Boris Johnson makes this claim when questioned about the delayed publication of a parliamentary report on Russian involvement in the 2016 referendum. In a campaign stop in Teeside, he used this argument twice in response to questions by the public.
As Channel 4 FactCheck reported, Johnson — then foreign secretary — stated in a joint press conference on 22 December 2017 with Russian Foreign Minister Sergei Lavrov that he had seen evidence of Russian interference in UK democracy.
He was responding to a comment by Lavrov that “the person sitting next to me, Boris Johnson, said recently that he had no evidence that Russia meddled in the referendum over Britain’s exit from the EU.”
Johnson immediately responded that “I think it’s very important that you should recognise that Russian attempts to interfere in our elections, our referendum, whatever they may have been, have not been successful.”

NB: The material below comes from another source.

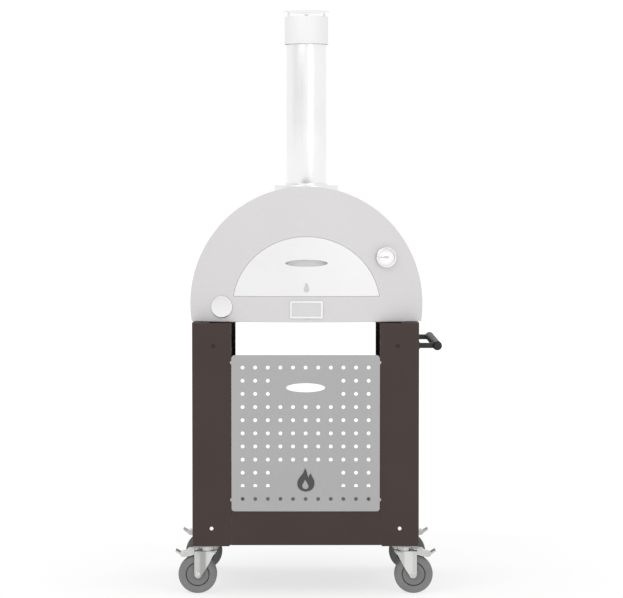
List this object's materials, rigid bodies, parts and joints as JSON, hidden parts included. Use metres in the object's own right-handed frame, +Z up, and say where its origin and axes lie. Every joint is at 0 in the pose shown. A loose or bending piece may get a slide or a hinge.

Two years later, he used exactly the same form of words — “no evidence that” — which Lavrov had used and which in 2017 he felt the need to correct.
Johnson is, at the least, contradicting himself. The publication of the House of Commons Intelligence and Security Committee’s report on Russia’s influence on British politics might provide answers. But Johnson, who received the report on 17 October, has, unusually, refused to publish it.
Until it is released, his own contradictory narrative will raise questions about his motives for not publishing the report.